** begin **

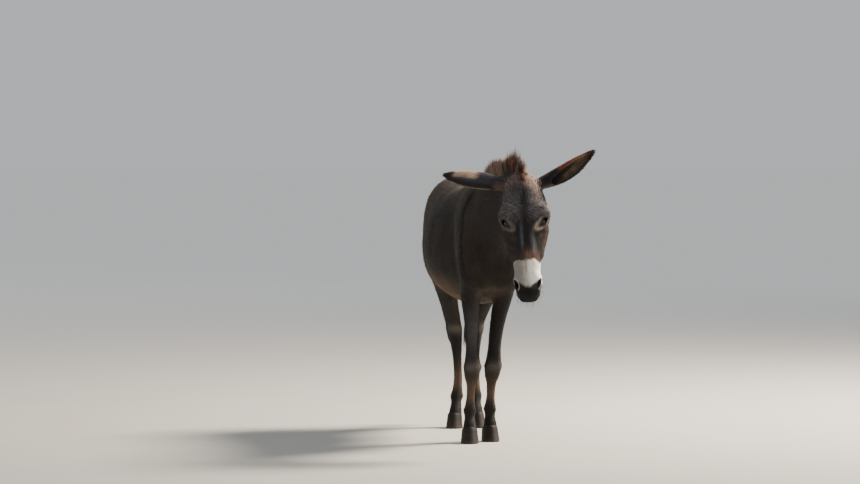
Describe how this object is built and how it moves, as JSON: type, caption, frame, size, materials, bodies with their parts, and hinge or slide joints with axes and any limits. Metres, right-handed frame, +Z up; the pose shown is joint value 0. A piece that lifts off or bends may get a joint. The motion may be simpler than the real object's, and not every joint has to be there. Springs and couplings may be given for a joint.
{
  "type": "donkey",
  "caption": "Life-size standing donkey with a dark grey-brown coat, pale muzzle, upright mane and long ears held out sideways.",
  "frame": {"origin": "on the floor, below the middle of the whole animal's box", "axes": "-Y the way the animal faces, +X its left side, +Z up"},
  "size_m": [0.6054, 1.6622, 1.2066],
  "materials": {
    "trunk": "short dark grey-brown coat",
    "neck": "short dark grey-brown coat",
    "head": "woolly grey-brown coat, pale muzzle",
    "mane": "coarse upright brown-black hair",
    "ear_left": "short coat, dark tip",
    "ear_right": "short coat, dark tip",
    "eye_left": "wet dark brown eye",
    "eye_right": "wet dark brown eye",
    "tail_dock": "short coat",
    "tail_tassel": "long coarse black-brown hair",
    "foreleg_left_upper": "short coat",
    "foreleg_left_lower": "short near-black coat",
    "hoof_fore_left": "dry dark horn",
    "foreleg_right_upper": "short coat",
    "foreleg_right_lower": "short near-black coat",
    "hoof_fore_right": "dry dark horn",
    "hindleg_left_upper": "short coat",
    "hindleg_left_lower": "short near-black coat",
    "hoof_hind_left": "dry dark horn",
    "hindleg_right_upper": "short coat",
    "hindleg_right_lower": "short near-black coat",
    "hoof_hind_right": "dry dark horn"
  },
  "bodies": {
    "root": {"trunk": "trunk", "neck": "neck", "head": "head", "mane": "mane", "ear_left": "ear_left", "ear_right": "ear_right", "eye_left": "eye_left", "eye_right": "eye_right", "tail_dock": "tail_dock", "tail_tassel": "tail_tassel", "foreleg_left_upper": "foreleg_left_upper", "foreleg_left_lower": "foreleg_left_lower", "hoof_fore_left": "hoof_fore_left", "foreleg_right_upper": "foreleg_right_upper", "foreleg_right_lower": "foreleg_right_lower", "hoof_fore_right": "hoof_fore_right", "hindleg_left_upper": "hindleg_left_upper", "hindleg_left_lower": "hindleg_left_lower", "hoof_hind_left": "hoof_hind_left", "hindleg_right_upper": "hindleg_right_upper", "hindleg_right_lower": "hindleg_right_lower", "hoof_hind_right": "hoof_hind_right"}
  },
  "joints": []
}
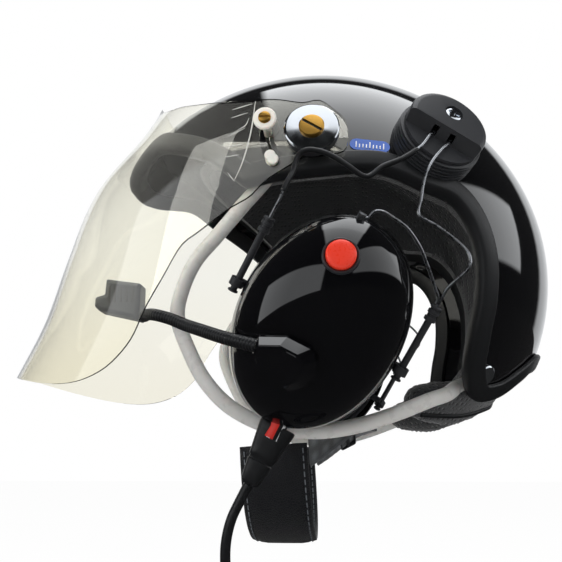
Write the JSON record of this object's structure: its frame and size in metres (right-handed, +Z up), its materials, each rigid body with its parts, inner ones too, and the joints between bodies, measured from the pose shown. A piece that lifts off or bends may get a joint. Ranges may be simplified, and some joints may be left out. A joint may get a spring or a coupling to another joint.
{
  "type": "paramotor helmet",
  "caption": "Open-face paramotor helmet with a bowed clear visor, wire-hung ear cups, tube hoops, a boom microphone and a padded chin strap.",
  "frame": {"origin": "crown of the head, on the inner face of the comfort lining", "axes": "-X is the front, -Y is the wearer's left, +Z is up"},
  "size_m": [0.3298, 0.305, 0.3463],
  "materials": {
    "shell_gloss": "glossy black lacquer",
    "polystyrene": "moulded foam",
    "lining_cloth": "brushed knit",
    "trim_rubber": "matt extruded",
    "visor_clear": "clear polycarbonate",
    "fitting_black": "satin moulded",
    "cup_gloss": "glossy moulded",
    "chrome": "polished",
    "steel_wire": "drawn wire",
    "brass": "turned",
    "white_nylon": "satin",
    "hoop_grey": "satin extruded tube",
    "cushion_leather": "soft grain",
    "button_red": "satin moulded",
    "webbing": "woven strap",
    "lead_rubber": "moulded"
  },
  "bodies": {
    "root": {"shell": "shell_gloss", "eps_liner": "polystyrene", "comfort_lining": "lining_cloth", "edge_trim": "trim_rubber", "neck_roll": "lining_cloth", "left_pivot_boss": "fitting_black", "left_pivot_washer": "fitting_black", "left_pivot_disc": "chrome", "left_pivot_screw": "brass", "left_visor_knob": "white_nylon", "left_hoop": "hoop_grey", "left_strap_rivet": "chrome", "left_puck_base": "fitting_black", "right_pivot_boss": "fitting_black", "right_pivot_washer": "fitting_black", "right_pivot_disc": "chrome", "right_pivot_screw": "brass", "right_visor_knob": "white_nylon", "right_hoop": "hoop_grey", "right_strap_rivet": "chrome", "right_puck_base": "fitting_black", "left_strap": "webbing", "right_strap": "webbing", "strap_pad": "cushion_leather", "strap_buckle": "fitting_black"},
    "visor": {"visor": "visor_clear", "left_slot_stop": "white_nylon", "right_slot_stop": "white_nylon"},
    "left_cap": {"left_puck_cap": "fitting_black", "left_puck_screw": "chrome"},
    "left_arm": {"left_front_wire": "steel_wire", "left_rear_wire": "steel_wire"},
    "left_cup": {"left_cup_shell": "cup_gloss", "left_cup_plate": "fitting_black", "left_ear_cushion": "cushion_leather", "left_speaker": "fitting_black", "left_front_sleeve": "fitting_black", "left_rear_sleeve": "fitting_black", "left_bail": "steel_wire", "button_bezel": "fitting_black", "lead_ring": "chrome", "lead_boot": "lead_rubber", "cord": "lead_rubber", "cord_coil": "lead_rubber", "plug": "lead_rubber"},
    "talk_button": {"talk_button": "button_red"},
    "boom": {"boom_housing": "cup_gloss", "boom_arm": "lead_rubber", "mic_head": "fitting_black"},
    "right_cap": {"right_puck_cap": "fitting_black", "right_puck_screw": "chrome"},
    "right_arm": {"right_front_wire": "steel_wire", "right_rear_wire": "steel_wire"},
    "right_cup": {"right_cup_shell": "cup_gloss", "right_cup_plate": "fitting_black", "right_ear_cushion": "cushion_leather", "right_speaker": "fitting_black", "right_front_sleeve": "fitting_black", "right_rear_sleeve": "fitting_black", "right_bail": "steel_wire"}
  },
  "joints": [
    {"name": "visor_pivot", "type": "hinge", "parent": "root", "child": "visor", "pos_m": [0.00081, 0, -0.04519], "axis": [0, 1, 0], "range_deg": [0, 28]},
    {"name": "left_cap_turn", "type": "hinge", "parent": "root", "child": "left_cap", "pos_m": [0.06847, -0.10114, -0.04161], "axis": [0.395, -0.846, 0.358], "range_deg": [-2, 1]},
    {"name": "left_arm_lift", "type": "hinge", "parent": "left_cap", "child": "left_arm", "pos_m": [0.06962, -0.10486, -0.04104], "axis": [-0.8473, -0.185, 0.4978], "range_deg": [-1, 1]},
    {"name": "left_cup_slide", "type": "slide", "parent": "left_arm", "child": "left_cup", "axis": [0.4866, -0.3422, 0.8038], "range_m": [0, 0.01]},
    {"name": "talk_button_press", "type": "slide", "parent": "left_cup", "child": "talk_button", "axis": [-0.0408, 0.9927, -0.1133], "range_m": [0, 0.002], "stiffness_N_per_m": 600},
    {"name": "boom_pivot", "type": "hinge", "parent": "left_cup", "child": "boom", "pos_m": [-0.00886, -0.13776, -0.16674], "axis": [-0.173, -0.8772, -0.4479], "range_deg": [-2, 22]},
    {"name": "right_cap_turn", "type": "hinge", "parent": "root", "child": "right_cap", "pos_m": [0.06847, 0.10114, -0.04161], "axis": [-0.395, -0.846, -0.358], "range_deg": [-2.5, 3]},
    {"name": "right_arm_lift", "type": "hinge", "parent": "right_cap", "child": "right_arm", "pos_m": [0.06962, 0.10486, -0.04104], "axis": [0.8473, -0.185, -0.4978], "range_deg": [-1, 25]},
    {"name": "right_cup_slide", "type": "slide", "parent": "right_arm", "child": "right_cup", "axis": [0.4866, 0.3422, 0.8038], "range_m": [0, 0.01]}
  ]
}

** end **

PROBLEM -
Go through the data and gather every line that holds "frame".

TASK OUTPUT -
Describe how this object is built and how it moves, as JSON: type, caption, frame, size, materials, bodies with their parts, and hinge or slide joints with axes and any limits. Metres, right-handed frame, +Z up; the pose shown is joint value 0. A piece that lifts off or bends may get a joint. The motion may be simpler than the real object's, and not every joint has to be there. Springs and couplings may be given for a joint.
  "frame": {"origin": "on the floor, below the middle of the whole animal's box", "axes": "-Y the way the animal faces, +X its left side, +Z up"},
Write the JSON record of this object's structure: its frame and size in metres (right-handed, +Z up), its materials, each rigid body with its parts, inner ones too, and the joints between bodies, measured from the pose shown. A piece that lifts off or bends may get a joint. Ranges may be simplified, and some joints may be left out. A joint may get a spring or a coupling to another joint.
  "frame": {"origin": "crown of the head, on the inner face of the comfort lining", "axes": "-X is the front, -Y is the wearer's left, +Z is up"},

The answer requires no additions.